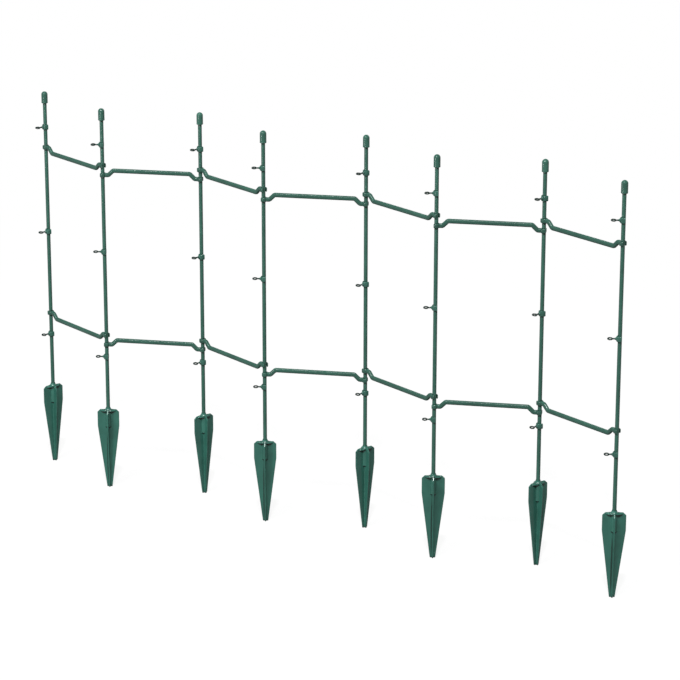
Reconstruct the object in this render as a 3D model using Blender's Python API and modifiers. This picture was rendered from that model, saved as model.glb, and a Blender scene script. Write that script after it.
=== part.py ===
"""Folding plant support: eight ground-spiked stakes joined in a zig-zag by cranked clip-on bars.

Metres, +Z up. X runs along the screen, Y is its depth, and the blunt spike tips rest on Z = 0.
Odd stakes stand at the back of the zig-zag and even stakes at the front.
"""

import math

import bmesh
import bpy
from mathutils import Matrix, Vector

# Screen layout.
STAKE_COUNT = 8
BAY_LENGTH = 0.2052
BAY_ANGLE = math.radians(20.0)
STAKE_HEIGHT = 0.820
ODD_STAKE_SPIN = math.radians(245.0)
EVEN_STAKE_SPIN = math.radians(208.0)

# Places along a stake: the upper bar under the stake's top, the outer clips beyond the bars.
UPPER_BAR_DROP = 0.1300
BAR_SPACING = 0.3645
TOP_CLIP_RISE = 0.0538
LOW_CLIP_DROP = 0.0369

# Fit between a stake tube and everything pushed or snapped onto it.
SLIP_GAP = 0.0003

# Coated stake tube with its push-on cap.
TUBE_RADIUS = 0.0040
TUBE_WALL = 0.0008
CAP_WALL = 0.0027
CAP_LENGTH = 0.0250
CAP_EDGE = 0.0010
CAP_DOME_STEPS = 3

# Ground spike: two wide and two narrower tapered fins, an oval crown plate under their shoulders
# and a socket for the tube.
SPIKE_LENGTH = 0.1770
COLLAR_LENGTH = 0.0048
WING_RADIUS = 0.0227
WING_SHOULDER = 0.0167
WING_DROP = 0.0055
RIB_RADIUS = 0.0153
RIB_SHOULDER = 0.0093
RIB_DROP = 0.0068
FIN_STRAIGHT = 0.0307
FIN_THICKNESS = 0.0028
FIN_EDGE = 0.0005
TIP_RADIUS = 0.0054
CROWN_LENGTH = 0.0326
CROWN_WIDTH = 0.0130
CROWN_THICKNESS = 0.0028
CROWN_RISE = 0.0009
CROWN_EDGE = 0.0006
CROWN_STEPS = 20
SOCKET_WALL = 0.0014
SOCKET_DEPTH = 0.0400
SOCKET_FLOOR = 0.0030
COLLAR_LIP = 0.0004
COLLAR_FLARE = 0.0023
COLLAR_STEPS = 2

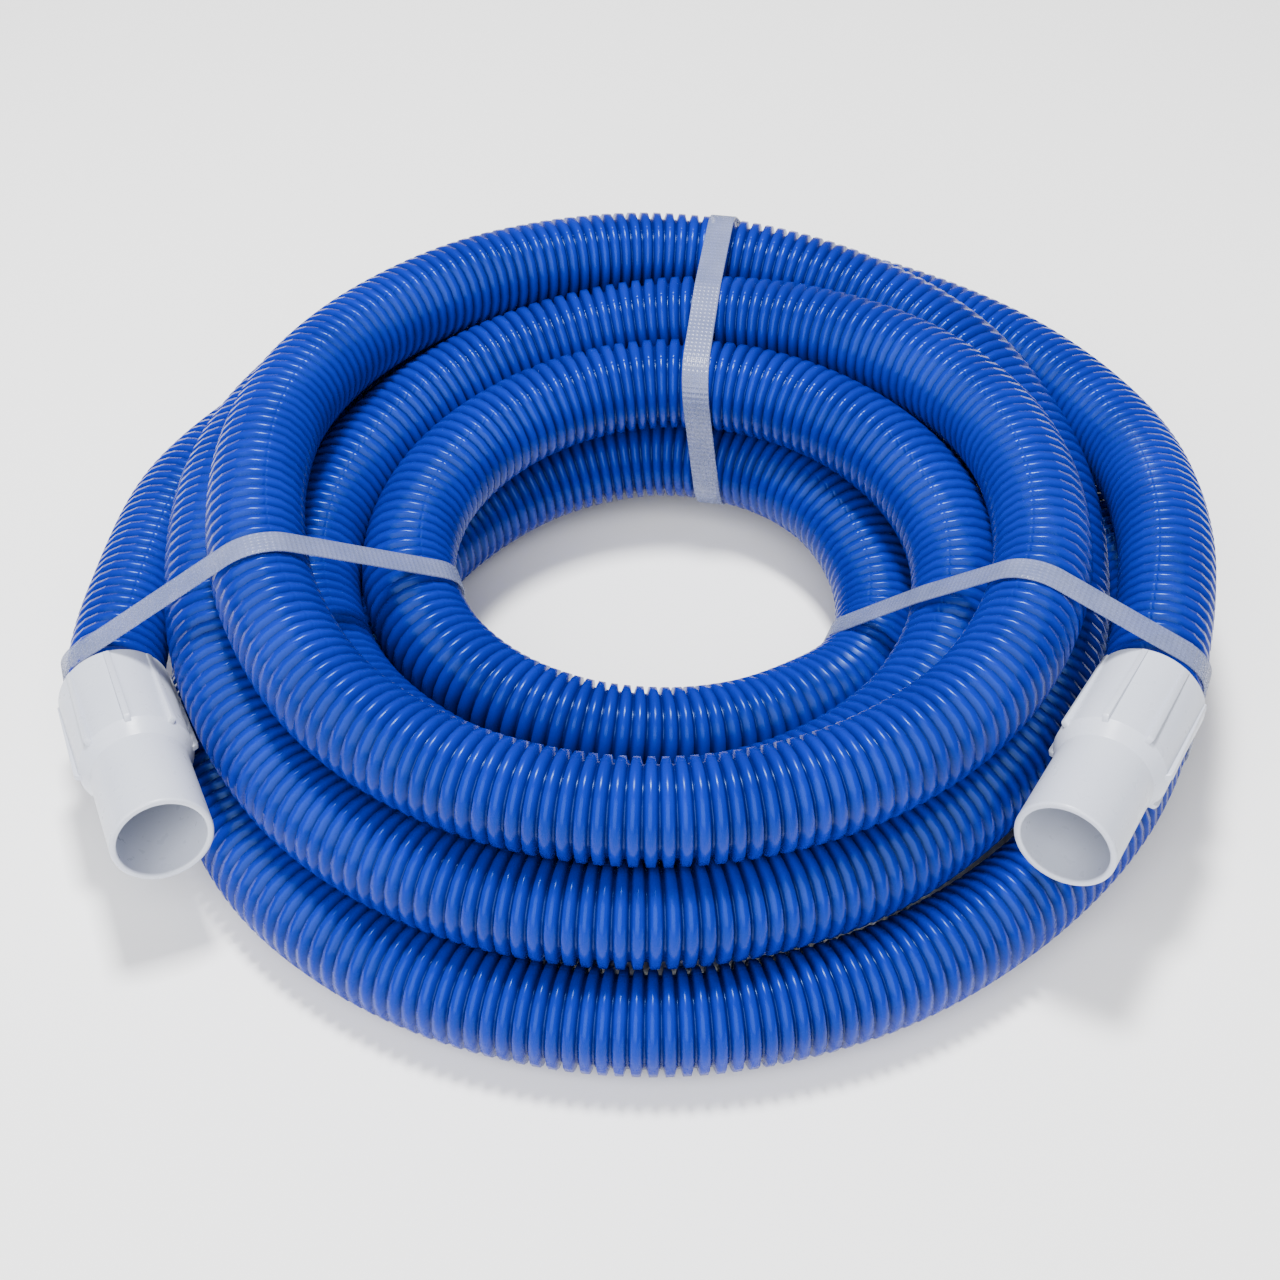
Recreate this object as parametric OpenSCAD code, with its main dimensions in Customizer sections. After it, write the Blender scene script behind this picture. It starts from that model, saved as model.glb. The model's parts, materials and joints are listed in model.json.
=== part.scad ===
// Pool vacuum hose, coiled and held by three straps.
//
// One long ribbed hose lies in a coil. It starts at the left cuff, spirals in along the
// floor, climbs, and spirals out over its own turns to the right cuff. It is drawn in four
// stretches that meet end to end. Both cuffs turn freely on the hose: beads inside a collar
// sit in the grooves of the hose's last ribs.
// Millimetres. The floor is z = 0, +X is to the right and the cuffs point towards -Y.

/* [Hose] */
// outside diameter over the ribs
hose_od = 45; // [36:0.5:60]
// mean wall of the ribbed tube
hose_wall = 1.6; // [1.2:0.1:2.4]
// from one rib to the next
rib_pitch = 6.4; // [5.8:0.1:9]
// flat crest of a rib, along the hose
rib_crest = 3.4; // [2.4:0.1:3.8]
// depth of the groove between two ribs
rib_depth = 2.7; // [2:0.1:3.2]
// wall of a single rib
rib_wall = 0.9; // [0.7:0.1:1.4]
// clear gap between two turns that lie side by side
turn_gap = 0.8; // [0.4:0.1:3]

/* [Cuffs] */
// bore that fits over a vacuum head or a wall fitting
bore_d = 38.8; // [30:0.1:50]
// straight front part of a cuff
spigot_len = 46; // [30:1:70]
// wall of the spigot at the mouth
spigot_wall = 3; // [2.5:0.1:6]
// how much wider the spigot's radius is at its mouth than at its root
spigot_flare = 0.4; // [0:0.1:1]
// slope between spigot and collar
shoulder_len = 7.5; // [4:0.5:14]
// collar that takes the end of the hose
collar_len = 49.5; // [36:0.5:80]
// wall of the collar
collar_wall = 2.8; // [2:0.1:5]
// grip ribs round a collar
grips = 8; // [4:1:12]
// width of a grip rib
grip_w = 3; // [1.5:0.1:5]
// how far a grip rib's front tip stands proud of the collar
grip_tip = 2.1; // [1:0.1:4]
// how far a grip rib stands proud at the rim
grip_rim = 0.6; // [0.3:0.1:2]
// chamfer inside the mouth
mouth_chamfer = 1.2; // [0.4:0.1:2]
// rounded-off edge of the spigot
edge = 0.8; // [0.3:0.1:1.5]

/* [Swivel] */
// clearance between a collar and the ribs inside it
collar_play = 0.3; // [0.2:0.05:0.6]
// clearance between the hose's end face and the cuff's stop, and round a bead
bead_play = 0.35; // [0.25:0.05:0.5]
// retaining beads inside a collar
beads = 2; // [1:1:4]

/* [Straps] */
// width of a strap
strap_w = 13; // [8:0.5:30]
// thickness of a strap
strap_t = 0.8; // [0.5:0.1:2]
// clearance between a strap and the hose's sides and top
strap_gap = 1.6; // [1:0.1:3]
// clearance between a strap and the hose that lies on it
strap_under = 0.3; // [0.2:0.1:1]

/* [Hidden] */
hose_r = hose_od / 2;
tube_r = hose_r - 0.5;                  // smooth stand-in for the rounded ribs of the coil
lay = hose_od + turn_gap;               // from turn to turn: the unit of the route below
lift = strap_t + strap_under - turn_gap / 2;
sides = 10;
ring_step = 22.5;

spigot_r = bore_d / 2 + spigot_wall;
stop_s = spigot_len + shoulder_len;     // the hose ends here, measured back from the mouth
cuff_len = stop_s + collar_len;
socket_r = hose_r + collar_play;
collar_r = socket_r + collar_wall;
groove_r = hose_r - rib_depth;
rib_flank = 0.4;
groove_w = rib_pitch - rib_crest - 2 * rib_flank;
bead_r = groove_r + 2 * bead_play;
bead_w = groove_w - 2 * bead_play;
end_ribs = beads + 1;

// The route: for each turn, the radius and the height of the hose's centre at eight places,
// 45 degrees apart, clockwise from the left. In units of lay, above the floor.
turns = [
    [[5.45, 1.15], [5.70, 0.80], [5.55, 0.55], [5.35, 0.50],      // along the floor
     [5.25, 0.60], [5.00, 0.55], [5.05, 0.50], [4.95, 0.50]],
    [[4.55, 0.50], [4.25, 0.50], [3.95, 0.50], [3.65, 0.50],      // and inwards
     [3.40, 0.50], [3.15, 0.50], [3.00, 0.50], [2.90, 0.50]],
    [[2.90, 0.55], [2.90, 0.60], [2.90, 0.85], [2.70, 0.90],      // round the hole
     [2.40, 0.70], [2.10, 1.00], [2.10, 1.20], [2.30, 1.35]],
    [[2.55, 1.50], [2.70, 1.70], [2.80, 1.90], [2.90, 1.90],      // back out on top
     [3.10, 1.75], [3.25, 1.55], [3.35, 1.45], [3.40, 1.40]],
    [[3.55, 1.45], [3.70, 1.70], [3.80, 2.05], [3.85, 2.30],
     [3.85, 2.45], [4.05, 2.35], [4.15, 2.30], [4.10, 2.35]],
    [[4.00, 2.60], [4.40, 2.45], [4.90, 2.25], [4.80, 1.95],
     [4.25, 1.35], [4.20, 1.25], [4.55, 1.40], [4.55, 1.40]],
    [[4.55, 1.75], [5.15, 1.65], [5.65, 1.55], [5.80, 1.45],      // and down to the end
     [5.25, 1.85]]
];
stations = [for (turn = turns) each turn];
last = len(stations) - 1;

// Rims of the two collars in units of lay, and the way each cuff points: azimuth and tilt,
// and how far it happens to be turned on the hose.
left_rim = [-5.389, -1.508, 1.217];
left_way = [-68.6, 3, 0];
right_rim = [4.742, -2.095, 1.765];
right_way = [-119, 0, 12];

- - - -

Please reproduce exactly the lines above, beginning with the first and ending with the line that contains "from mathutils import Matrix, Vector", and include nothing outside that range.

## Worked answer
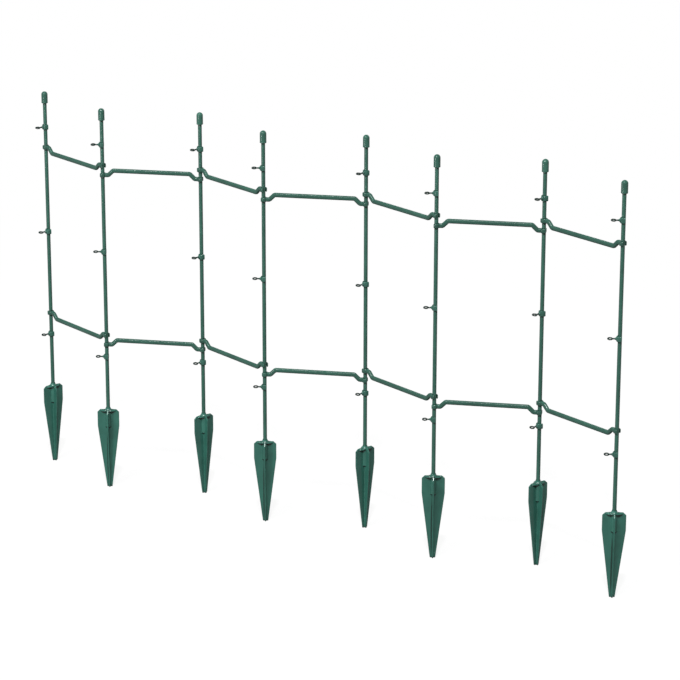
Reconstruct the object in this render as a 3D model using Blender's Python API and modifiers. This picture was rendered from that model, saved as model.glb, and a Blender scene script. Write that script after it.
=== part.py ===
"""Folding plant support: eight ground-spiked stakes joined in a zig-zag by cranked clip-on bars.

Metres, +Z up. X runs along the screen, Y is its depth, and the blunt spike tips rest on Z = 0.
Odd stakes stand at the back of the zig-zag and even stakes at the front.
"""

import math

import bmesh
import bpy
from mathutils import Matrix, Vector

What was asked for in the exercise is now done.